Sean Reifschneider <jafo@tummy.com> writes: [...]
Platforms
The following are valid os names:
aix beos debian dos freebsd hpux mac macos mandrake netbsd openbsd qnx redhat solaris suse windows yellowdog
Shouldn't there be separate values for packages for Debian GNU/Linux and Debian GNU/Hurd? What's the difference between "mac" and "macos"? Other operating systems referred to in the README with Python 2.1b2 are: BSDI, DEC Unix, DEC Ultrix, Minix, SCO, SunOS 4, NeXTSTEP, Irix, OS/2, Monterey, Reliant UNIX, Mac OS X. Other OS's for which Python is available, that I know of, are Palm, WinCE and OS/400. [...]
The following are valid architectures:
alpha hppa ix86 powerpc sparc ultrasparc
Other common architectures are arm, ia64, m68k, mips, mipsel, s390 (or whatever IBM are calling it now) and as400 (or whatever IBM are calling _it_ now), although the AS/400 is arguably using the PowerPC architecture. Python should be available for all of these. -- Carey Evans http://home.clear.net.nz/pages/c.evans/ "Quiet, you'll miss the humorous conclusion."

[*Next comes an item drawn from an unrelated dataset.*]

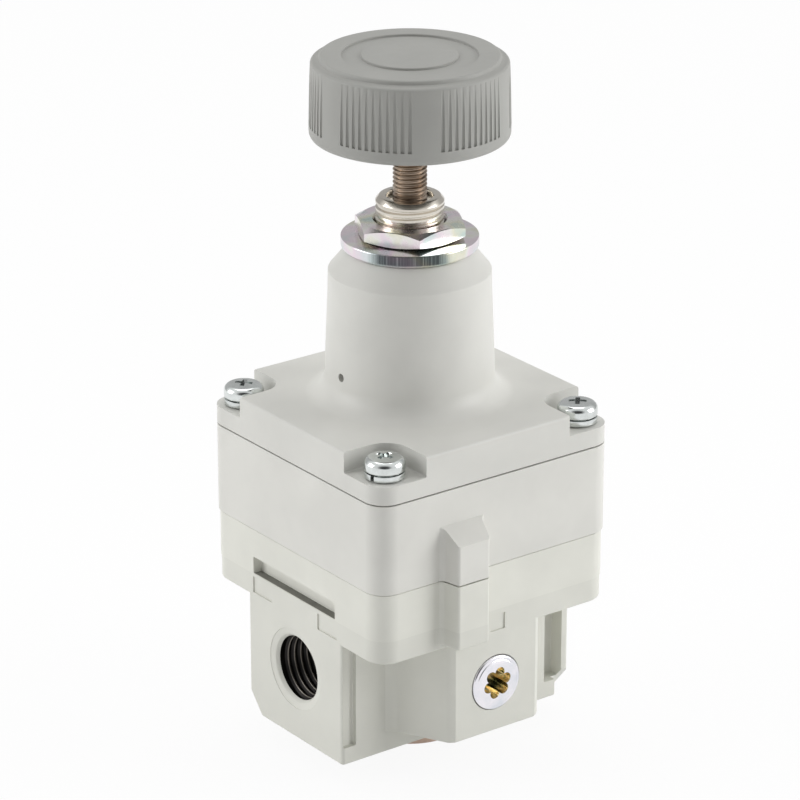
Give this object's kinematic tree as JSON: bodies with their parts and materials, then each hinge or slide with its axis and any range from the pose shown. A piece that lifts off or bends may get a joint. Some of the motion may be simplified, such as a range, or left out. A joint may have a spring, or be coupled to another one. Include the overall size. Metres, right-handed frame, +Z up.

On Sun, Mar 25, 2001 at 01:52:35PM +1200, Carey Evans wrote:
Shouldn't there be separate values for packages for Debian GNU/Linux and Debian GNU/Hurd?
I've added debian_hurd
What's the difference between "mac" and "macos"?
Removed "mac".
BSDI, DEC Unix, DEC Ultrix, Minix, SCO, SunOS 4, NeXTSTEP, Irix, OS/2, Monterey, Reliant UNIX, Mac OS X.
Added all these.
Other OS's for which Python is available, that I know of, are Palm, WinCE and OS/400.
Added os400 and palm, wince is OS "Windows" version "CE", isn't it?
Other common architectures are arm, ia64, m68k, mips, mipsel, s390 (or whatever IBM are calling it now) and as400 (or whatever IBM are calling _it_ now), although the AS/400 is arguably using the PowerPC architecture. Python should be available for all of these.
Added all these. Thanks, Sean -- Think. Sean Reifschneider, Inimitably Superfluous <jafo@tummy.com> tummy.com - Linux Consulting since 1995. Qmail, KRUD, Firewalls, Python

Sean Reifschneider <jafo@tummy.com> writes: [...]
Other OS's for which Python is available, that I know of, are Palm, WinCE and OS/400.
Added os400 and palm, wince is OS "Windows" version "CE", isn't it?
(BTW, thanks for all the hard work on this.) Yes, I guess WinCE could be considered a version of windows, though it's had it's own versions, too. In that case, wouldn't Debian GNU/Hurd 2.2 be OS "debian", version "hurd_2.2"? In fact, all the different Linux distributions are less different than Windows 98, Windows 2000 and WinCE, so couldn't they all be different versions of OS "linux"? It seems unfair to lump three different Windows code bases together, but give a particular selection of Linux distributions OS status. I'm not saying it should necessarily be different or not, just interested in arguments for and against.
Other common architectures are arm, ia64, m68k, mips, mipsel, s390 (or whatever IBM are calling it now) and as400 (or whatever IBM are calling _it_ now), although the AS/400 is arguably using the PowerPC architecture. Python should be available for all of these.
Added all these.
Can I be a nuisance and say that after arguing with myself a bit today, I've decided that AS/400 doesn't deserve its own architecture value? Linux running in a logical partition, and AIX binaries running in PASE will both be "powerpc", so it should just use that. -- Carey Evans http://home.clear.net.nz/pages/c.evans/ "Quiet, you'll miss the humorous conclusion."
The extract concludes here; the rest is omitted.